A coordenadora do MapBiomas Cerrado Ane Alencar destacou que as outorgas para o uso da água no Cerrado não são transparentes. “A gente não sabe quais os critérios, se existe um limite para fornecer essas outorgas. Tem pouca transparência sobre isso”, destacou.

“De fato, o que acaba acontecendo é que a água – que é um bem para ser usado por todos –, está sendo usada para a produção agrícola e acaba sendo exportada. A gente tá exportando um recurso natural super importante e fazendo o uso desse recurso de qualquer forma”.

 

Crises de água

Onde o uso da água é intenso na irrigação de larga escala, populações locais têm denunciado a redução das vazões dos rios, como no caso do município de Correntina (BA), onde milhares foram às ruas, em 2017, denunciar o uso excessivo de água pelo agronegócio.

Em 2018, moradores chegaram a tentar impedir a instalação de dragas em rios realizada por fazendeiros.

Na avaliação da coordenadora do Programa Cerrado e Caatinga do Instituto Sociedade, População e Natureza (ISPN) Isabel Azevedo, que trabalha apoiando comunidades tradicionais do Matopiba, as outorgas para uso de água e as autorizações para supressão da vegetação na região são fornecidas sem controle adequado.

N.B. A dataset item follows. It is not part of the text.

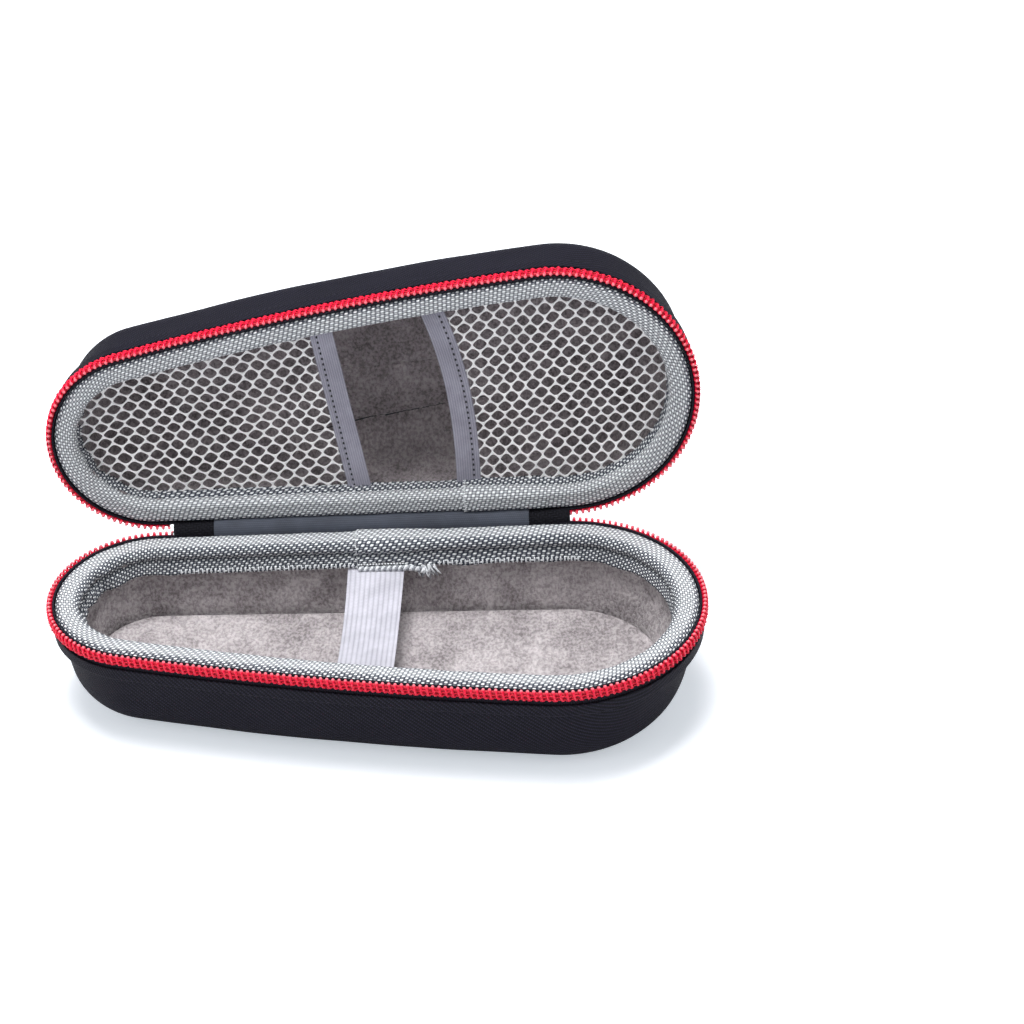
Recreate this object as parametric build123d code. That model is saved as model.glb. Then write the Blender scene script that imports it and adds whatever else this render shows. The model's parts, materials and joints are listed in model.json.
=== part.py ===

“Está muito irregular esse sistema. O governo federal não está monitorando nada, está tudo por conta dos estados, é cada um por si e as secretarias ambientais são cooptadas pelo agronegócio”, denunciou.

Em audiência pública no Senado no final de agosto, a ministra do Meio Ambiente Marina Silva informou que a pasta está preparando um novo plano contra o desmatamento do Cerrado que deve ser colocado em consulta público neste mês de setembro. Ao mesmo tempo, Marina destacou que o plano não terá sucesso sem participação dos estados.

“Considerando que mais de 70% dos desmatamentos que estão acontecendo no Cerrado têm a licença para desmatar, o que nós vamos precisar é, digamos, revisitar essas licenças para saber o nível de legalidade delas”, afirmou a ministra.

Nossa reportagem procurou a Frente Parlamentar Agropecuária (FPA) e a Confederação Nacional da Agricultura (CNA), enquanto representantes do agronegócio, para comentar o desmatamento do bioma, mas não obteve retorno até o fechamento desta reportagem.